The task:
The exercise asks for every line of the data to be reproduced exactly.

***** Provided entries

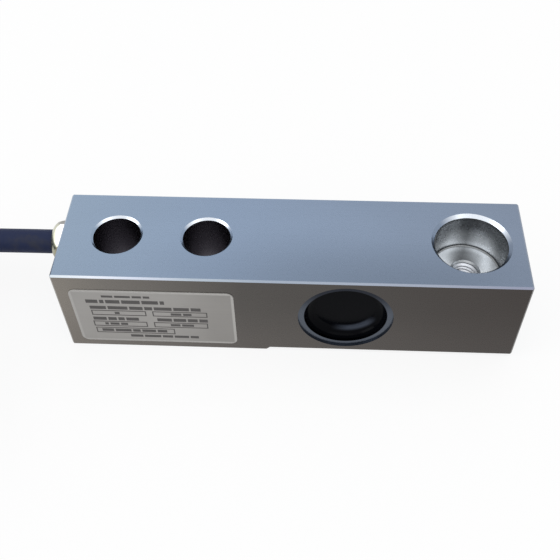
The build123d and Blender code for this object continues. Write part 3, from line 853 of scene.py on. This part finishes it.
lock_mesh = bmesh.new()
for tie_place in tie_places:
    tie_middle = radians(tie_place + tie_sweep / 2)
    outward = Vector((cos(tie_middle), sin(tie_middle), 0))
    lock = Vector((coil_x, coil_y, 0)) + outward * coil_mid_r
    levels = [
        (0.0, -lock_sunk),
        (0.0, lock_height - lock_edge),
        (lock_edge * 0.4, lock_height - lock_edge * 0.3),
        (lock_edge, lock_height),
    ]
    lock_rings = []
    for inset, level in levels:
        sides = (lock_along / 2 - inset, lock_across / 2 - inset)
        lock_rings.append(rounded_ring(lock, outward, sides, tie_top_z + level, lock_corner))
    loft_rings(lock_mesh, lock_rings)
    stub = lock + outward * (lock_along / 2 + stub_out)
    stub_rings = []
    for level in (stub_low, stub_high):
        sides = (stub_along / 2, stub_across / 2)
        stub_rings.append(rounded_ring(stub, outward, sides, tie_top_z + level, stub_corner))
    loft_rings(lock_mesh, stub_rings)
tie_locks = piece_of(lock_mesh, "tie_locks", nylon)


# Studio. A pale floor with one soft lamp above it and one to its left, and the camera at the
# photograph's place. Sizes and places in this section are in metres.
floor_half = 12.0


def seen_or_mirrored(shading):
    """1 on rays from the camera, in mirrors and through glass, and 0 on rays that carry light."""
    camera_ray = shading.node("LightPath", output="Is Camera Ray")
    glossy_ray = shading.node("LightPath", output="Is Glossy Ray")
    through_glass = shading.node("LightPath", output="Is Transmission Ray")
    return camera_ray.greater(glossy_ray).greater(through_glass)


floor_paint = Finish("pale_floor", {"Roughness": 0.9, "Specular IOR Level": 0.1})
mottle = floor_paint.grain((40.0, 40.0, 40.0), detail=3.0)
floor_paint.feed({
    "Base Color": floor_paint.mixed(mottle, opaque(0.93, 0.93, 0.93), opaque(0.95, 0.95, 0.95)),
})
white_share = seen_or_mirrored(floor_paint) * 0.85
lit_floor = Field(floor_paint, floor_paint.shader.outputs[0])
white_glow = floor_paint.node("Emission")
pale_floor = floor_paint.node("MixShader", inputs={0: white_share, 1: lit_floor, 2: white_glow})
floor_paint.show("Material Output", pale_floor)

floor_corners = [
    (-floor_half, -floor_half, 0),
    (floor_half, -floor_half, 0),
    (floor_half, floor_half, 0),
    (-floor_half, floor_half, 0),
]
floor_data = bpy.data.meshes.new("studio_floor")
floor_data.from_pydata(floor_corners, [], [(0, 1, 2, 3)])
floor_data.materials.append(floor_paint.material)
studio_floor = bpy.data.objects.new("studio_floor", floor_data)
bpy.context.scene.collection.objects.link(studio_floor)


def soft_lamp(name, place, aim, size, power, colour):
    """A square area lamp at a place, turned to the point that it lights."""
    data = bpy.data.lights.new(name, "AREA")
    data.size = size
    data.energy = power
    data.color = colour
    lamp = bpy.data.objects.new(name, data)
    lamp.location = place
    lamp.rotation_euler = (Vector(aim) - Vector(place)).to_track_quat("-Z", "Y").to_euler()
    bpy.context.scene.collection.objects.link(lamp)


lit_point = (0.03, 0.0, 0.02)
daylight = (0.98, 0.99, 1.0)
soft_lamp("overhead_window", (0.30, -0.05, 1.30), lit_point, 1.8, 9.0, daylight)
soft_lamp("left_window", (-1.20, -0.40, 0.60), lit_point, 0.9, 6.0, daylight)

world = bpy.data.worlds.new("studio_light")
bpy.context.scene.world = world
world.use_nodes = True
sky = Shading(world.node_tree)
white = opaque(1.0, 1.0, 1.0)
skylight = sky.node("Background", inputs={"Color": white, "Strength": 0.6})
backdrop = sky.node("Background", inputs={"Color": white, "Strength": 1.0})
studio_sky = sky.node("MixShader", inputs={0: seen_or_mirrored(sky), 1: skylight, 2: backdrop})
sky.show("World Output", studio_sky)

camera_place = Vector((0.04292, -0.15290, 0.19936))
camera_aim = Vector((0.03233, 0.01102, 0.0))
camera_roll = radians(-1.39)
camera_data = bpy.data.cameras.new("photo_camera")
camera_data.lens = 52.2
camera_data.sensor_width = 36.0
camera_data.clip_start = 0.01
camera = bpy.data.objects.new("photo_camera", camera_data)
turned_to = (camera_aim - camera_place).to_track_quat("-Z", "Y").to_matrix()
levelled = turned_to @ Matrix.Rotation(camera_roll, 3, "Z")
camera.matrix_world = Matrix.Translation(camera_place) @ levelled.to_4x4()
bpy.context.scene.collection.objects.link(camera)
bpy.context.scene.camera = camera

bpy.context.scene.view_settings.view_transform = "Standard"
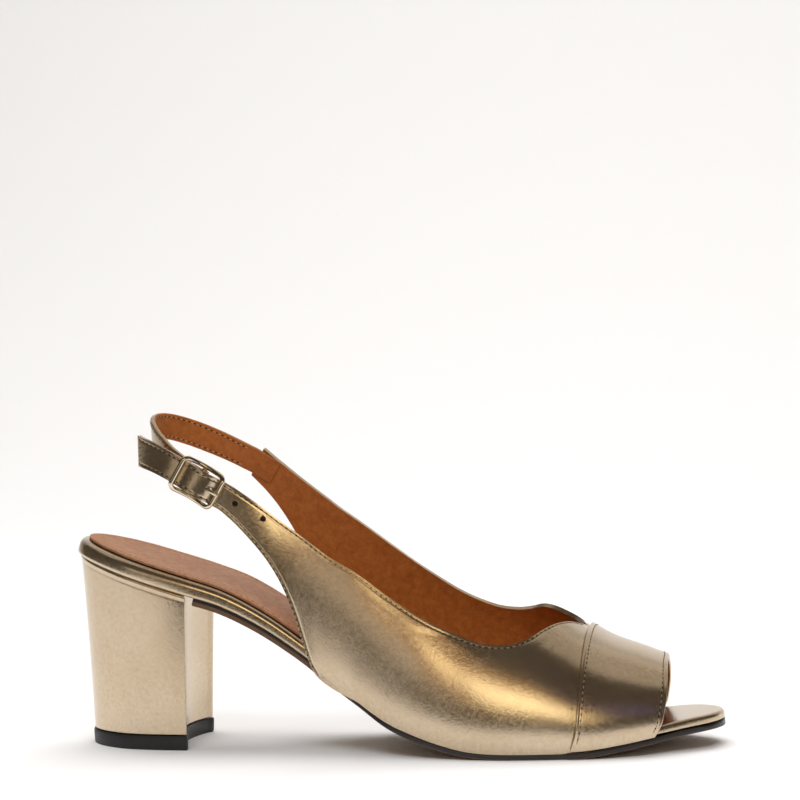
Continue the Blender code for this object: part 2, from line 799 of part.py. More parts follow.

**********

Complete response:
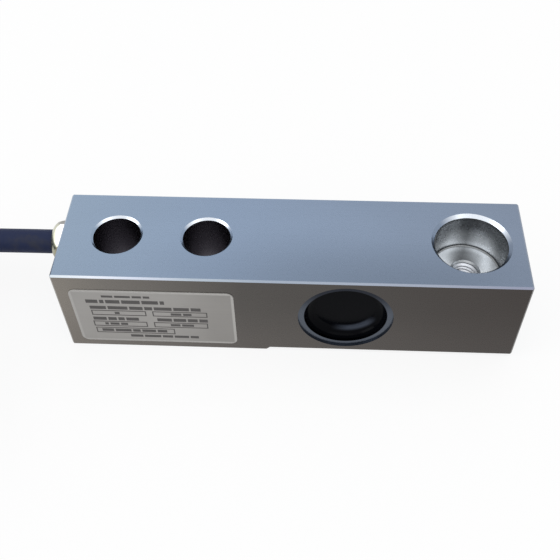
The build123d and Blender code for this object continues. Write part 3, from line 853 of scene.py on. This part finishes it.
lock_mesh = bmesh.new()
for tie_place in tie_places:
    tie_middle = radians(tie_place + tie_sweep / 2)
    outward = Vector((cos(tie_middle), sin(tie_middle), 0))
    lock = Vector((coil_x, coil_y, 0)) + outward * coil_mid_r
    levels = [
        (0.0, -lock_sunk),
        (0.0, lock_height - lock_edge),
        (lock_edge * 0.4, lock_height - lock_edge * 0.3),
        (lock_edge, lock_height),
    ]
    lock_rings = []
    for inset, level in levels:
        sides = (lock_along / 2 - inset, lock_across / 2 - inset)
        lock_rings.append(rounded_ring(lock, outward, sides, tie_top_z + level, lock_corner))
    loft_rings(lock_mesh, lock_rings)
    stub = lock + outward * (lock_along / 2 + stub_out)
    stub_rings = []
    for level in (stub_low, stub_high):
        sides = (stub_along / 2, stub_across / 2)
        stub_rings.append(rounded_ring(stub, outward, sides, tie_top_z + level, stub_corner))
    loft_rings(lock_mesh, stub_rings)
tie_locks = piece_of(lock_mesh, "tie_locks", nylon)


# Studio. A pale floor with one soft lamp above it and one to its left, and the camera at the
# photograph's place. Sizes and places in this section are in metres.
floor_half = 12.0


def seen_or_mirrored(shading):
    """1 on rays from the camera, in mirrors and through glass, and 0 on rays that carry light."""
    camera_ray = shading.node("LightPath", output="Is Camera Ray")
    glossy_ray = shading.node("LightPath", output="Is Glossy Ray")
    through_glass = shading.node("LightPath", output="Is Transmission Ray")
    return camera_ray.greater(glossy_ray).greater(through_glass)


floor_paint = Finish("pale_floor", {"Roughness": 0.9, "Specular IOR Level": 0.1})
mottle = floor_paint.grain((40.0, 40.0, 40.0), detail=3.0)
floor_paint.feed({
    "Base Color": floor_paint.mixed(mottle, opaque(0.93, 0.93, 0.93), opaque(0.95, 0.95, 0.95)),
})
white_share = seen_or_mirrored(floor_paint) * 0.85
lit_floor = Field(floor_paint, floor_paint.shader.outputs[0])
white_glow = floor_paint.node("Emission")
pale_floor = floor_paint.node("MixShader", inputs={0: white_share, 1: lit_floor, 2: white_glow})
floor_paint.show("Material Output", pale_floor)

floor_corners = [
    (-floor_half, -floor_half, 0),
    (floor_half, -floor_half, 0),
    (floor_half, floor_half, 0),
    (-floor_half, floor_half, 0),
]
floor_data = bpy.data.meshes.new("studio_floor")
floor_data.from_pydata(floor_corners, [], [(0, 1, 2, 3)])
floor_data.materials.append(floor_paint.material)
studio_floor = bpy.data.objects.new("studio_floor", floor_data)
bpy.context.scene.collection.objects.link(studio_floor)


def soft_lamp(name, place, aim, size, power, colour):
    """A square area lamp at a place, turned to the point that it lights."""
    data = bpy.data.lights.new(name, "AREA")
    data.size = size
    data.energy = power
    data.color = colour
    lamp = bpy.data.objects.new(name, data)
    lamp.location = place
    lamp.rotation_euler = (Vector(aim) - Vector(place)).to_track_quat("-Z", "Y").to_euler()
    bpy.context.scene.collection.objects.link(lamp)


lit_point = (0.03, 0.0, 0.02)
daylight = (0.98, 0.99, 1.0)
soft_lamp("overhead_window", (0.30, -0.05, 1.30), lit_point, 1.8, 9.0, daylight)
soft_lamp("left_window", (-1.20, -0.40, 0.60), lit_point, 0.9, 6.0, daylight)

world = bpy.data.worlds.new("studio_light")
bpy.context.scene.world = world
world.use_nodes = True
sky = Shading(world.node_tree)
white = opaque(1.0, 1.0, 1.0)
skylight = sky.node("Background", inputs={"Color": white, "Strength": 0.6})
backdrop = sky.node("Background", inputs={"Color": white, "Strength": 1.0})
studio_sky = sky.node("MixShader", inputs={0: seen_or_mirrored(sky), 1: skylight, 2: backdrop})
sky.show("World Output", studio_sky)

camera_place = Vector((0.04292, -0.15290, 0.19936))
camera_aim = Vector((0.03233, 0.01102, 0.0))
camera_roll = radians(-1.39)
camera_data = bpy.data.cameras.new("photo_camera")
camera_data.lens = 52.2
camera_data.sensor_width = 36.0
camera_data.clip_start = 0.01
camera = bpy.data.objects.new("photo_camera", camera_data)
turned_to = (camera_aim - camera_place).to_track_quat("-Z", "Y").to_matrix()
levelled = turned_to @ Matrix.Rotation(camera_roll, 3, "Z")
camera.matrix_world = Matrix.Translation(camera_place) @ levelled.to_4x4()
bpy.context.scene.collection.objects.link(camera)
bpy.context.scene.camera = camera

bpy.context.scene.view_settings.view_transform = "Standard"
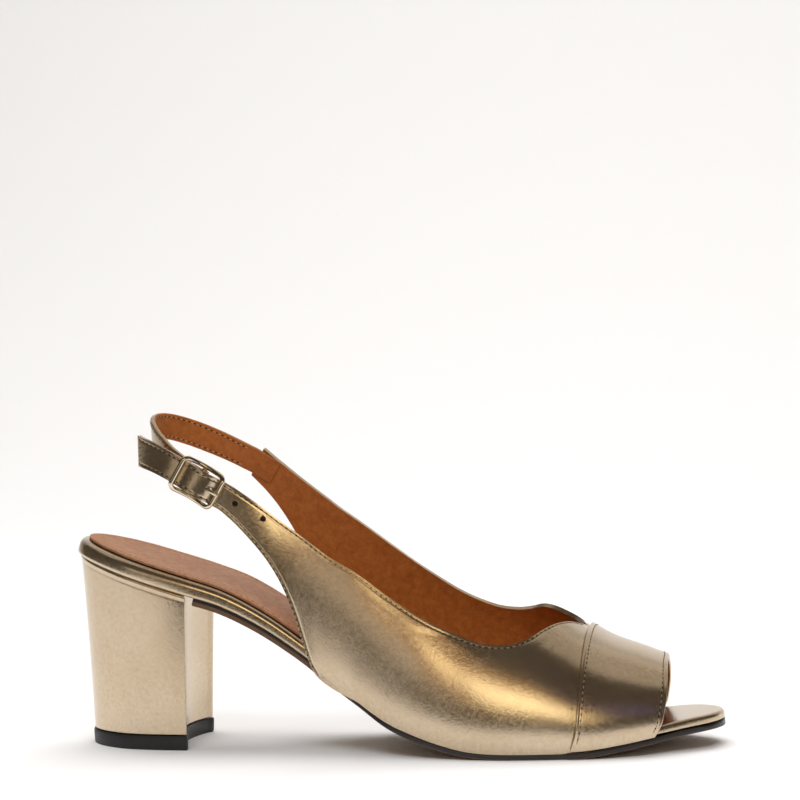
Continue the Blender code for this object: part 2, from line 799 of part.py. More parts follow.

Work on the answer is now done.